■ **Provided data**:
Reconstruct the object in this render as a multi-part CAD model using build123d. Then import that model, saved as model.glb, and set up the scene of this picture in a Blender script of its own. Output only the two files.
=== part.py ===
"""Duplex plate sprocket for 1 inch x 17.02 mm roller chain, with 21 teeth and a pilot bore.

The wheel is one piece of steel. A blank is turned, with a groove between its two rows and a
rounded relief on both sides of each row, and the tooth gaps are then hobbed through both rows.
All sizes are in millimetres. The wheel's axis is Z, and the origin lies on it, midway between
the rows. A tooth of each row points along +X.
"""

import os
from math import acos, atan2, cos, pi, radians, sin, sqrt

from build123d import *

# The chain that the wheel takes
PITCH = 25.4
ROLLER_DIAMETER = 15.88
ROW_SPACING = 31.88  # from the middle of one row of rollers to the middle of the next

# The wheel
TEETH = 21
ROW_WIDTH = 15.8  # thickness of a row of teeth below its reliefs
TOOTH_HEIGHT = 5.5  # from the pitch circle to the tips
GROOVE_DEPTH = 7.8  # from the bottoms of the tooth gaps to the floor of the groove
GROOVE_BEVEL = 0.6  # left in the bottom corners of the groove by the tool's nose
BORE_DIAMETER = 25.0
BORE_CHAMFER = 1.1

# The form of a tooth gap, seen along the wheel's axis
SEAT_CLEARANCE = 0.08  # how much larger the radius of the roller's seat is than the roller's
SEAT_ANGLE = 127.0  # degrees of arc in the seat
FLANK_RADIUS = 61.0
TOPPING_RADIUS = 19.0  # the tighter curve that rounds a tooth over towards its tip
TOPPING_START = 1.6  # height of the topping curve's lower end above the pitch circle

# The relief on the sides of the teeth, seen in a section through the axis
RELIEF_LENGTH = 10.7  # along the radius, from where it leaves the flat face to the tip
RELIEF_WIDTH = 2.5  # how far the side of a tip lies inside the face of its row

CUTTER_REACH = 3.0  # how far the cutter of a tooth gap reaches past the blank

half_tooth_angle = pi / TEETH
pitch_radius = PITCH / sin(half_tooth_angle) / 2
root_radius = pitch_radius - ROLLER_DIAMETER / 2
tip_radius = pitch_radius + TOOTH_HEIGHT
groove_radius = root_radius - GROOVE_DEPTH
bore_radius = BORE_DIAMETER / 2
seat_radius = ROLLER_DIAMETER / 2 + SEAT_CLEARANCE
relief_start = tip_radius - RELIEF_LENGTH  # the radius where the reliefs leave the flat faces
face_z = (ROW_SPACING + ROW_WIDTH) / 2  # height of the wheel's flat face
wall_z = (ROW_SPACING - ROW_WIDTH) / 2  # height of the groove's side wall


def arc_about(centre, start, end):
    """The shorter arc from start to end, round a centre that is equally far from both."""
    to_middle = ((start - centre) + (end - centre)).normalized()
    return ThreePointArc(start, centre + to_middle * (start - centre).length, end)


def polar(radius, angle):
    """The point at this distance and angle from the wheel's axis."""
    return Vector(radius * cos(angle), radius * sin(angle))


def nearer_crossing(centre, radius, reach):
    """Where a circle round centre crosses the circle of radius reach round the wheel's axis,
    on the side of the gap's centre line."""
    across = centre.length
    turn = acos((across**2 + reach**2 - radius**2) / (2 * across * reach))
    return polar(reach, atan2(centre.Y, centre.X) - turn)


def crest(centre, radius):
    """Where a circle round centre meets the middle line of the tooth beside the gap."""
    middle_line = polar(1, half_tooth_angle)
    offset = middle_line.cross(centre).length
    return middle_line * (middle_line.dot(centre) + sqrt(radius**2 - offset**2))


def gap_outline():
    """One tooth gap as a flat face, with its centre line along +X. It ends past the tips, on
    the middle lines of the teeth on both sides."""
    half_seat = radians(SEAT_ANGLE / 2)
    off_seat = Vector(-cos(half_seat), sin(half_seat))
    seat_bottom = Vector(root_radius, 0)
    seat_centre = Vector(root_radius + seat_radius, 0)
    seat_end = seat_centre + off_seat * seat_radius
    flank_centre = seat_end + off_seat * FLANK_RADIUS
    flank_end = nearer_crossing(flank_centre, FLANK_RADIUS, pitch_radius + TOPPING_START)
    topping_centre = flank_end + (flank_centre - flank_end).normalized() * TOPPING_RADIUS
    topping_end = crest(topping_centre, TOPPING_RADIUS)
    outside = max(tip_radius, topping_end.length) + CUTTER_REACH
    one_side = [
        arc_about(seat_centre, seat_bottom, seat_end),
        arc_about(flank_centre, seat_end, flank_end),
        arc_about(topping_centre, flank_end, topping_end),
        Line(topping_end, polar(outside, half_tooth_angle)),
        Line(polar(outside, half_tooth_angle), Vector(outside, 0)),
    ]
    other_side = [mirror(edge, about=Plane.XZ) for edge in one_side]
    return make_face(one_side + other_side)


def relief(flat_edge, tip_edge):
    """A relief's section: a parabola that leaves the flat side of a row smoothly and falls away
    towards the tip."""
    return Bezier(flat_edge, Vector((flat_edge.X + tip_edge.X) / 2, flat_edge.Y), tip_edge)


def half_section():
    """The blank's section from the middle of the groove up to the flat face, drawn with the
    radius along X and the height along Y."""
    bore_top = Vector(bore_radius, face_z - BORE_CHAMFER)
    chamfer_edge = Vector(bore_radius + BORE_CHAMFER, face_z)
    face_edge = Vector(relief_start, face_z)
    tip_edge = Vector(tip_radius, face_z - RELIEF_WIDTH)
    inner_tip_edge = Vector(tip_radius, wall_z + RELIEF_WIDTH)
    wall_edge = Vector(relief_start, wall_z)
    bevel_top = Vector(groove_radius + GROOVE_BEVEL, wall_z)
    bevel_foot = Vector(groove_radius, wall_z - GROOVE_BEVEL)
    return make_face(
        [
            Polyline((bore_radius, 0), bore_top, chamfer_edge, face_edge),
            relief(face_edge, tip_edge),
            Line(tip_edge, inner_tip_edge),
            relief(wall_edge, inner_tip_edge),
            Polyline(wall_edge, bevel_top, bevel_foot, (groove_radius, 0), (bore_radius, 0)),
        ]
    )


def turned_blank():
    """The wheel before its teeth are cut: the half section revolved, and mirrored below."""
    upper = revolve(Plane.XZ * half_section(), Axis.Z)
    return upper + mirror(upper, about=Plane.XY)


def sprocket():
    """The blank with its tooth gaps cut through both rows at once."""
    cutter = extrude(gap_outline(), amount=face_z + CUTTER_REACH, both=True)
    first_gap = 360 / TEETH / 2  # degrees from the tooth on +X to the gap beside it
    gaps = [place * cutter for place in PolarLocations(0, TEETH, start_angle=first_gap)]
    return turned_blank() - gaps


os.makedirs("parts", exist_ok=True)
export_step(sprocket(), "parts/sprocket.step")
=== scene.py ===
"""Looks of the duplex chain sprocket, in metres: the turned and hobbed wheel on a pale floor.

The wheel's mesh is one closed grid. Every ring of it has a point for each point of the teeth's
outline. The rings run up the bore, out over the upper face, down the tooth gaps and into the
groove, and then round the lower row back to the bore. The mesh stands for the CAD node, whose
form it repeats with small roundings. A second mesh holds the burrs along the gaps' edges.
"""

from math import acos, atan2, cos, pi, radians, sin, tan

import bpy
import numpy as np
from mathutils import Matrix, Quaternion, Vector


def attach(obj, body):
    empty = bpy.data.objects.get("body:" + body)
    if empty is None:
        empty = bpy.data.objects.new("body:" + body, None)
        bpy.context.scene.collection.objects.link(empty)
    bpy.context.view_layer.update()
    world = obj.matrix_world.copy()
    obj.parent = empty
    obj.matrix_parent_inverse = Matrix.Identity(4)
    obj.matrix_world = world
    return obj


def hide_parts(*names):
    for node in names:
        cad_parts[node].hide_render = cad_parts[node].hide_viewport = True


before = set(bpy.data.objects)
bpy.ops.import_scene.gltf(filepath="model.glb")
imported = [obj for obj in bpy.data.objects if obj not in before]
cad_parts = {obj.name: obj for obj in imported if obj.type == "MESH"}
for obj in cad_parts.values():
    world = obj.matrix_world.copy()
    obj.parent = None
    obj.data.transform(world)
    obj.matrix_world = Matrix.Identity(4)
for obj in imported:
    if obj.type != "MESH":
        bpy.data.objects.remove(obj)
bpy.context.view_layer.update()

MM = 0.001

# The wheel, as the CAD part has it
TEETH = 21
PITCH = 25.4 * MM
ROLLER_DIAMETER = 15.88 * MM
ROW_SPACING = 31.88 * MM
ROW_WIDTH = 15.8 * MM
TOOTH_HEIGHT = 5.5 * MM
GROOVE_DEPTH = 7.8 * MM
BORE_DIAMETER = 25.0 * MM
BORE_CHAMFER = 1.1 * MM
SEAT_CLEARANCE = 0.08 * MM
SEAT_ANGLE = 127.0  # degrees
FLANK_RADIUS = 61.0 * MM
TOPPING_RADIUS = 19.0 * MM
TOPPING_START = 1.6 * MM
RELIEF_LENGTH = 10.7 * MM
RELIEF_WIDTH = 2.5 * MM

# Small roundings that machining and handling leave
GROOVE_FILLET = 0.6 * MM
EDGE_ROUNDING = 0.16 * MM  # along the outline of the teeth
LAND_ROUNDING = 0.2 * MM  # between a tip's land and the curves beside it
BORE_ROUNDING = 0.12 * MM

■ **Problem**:
Extract and output the part that opens with the line containing "gaps = [place" and closes with the line containing "for node in", unchanged, ends included.

■ **Exercise solution**:
    gaps = [place * cutter for place in PolarLocations(0, TEETH, start_angle=first_gap)]
    return turned_blank() - gaps


os.makedirs("parts", exist_ok=True)
export_step(sprocket(), "parts/sprocket.step")
=== scene.py ===
"""Looks of the duplex chain sprocket, in metres: the turned and hobbed wheel on a pale floor.

The wheel's mesh is one closed grid. Every ring of it has a point for each point of the teeth's
outline. The rings run up the bore, out over the upper face, down the tooth gaps and into the
groove, and then round the lower row back to the bore. The mesh stands for the CAD node, whose
form it repeats with small roundings. A second mesh holds the burrs along the gaps' edges.
"""

from math import acos, atan2, cos, pi, radians, sin, tan

import bpy
import numpy as np
from mathutils import Matrix, Quaternion, Vector


def attach(obj, body):
    empty = bpy.data.objects.get("body:" + body)
    if empty is None:
        empty = bpy.data.objects.new("body:" + body, None)
        bpy.context.scene.collection.objects.link(empty)
    bpy.context.view_layer.update()
    world = obj.matrix_world.copy()
    obj.parent = empty
    obj.matrix_parent_inverse = Matrix.Identity(4)
    obj.matrix_world = world
    return obj


def hide_parts(*names):
    for node in names:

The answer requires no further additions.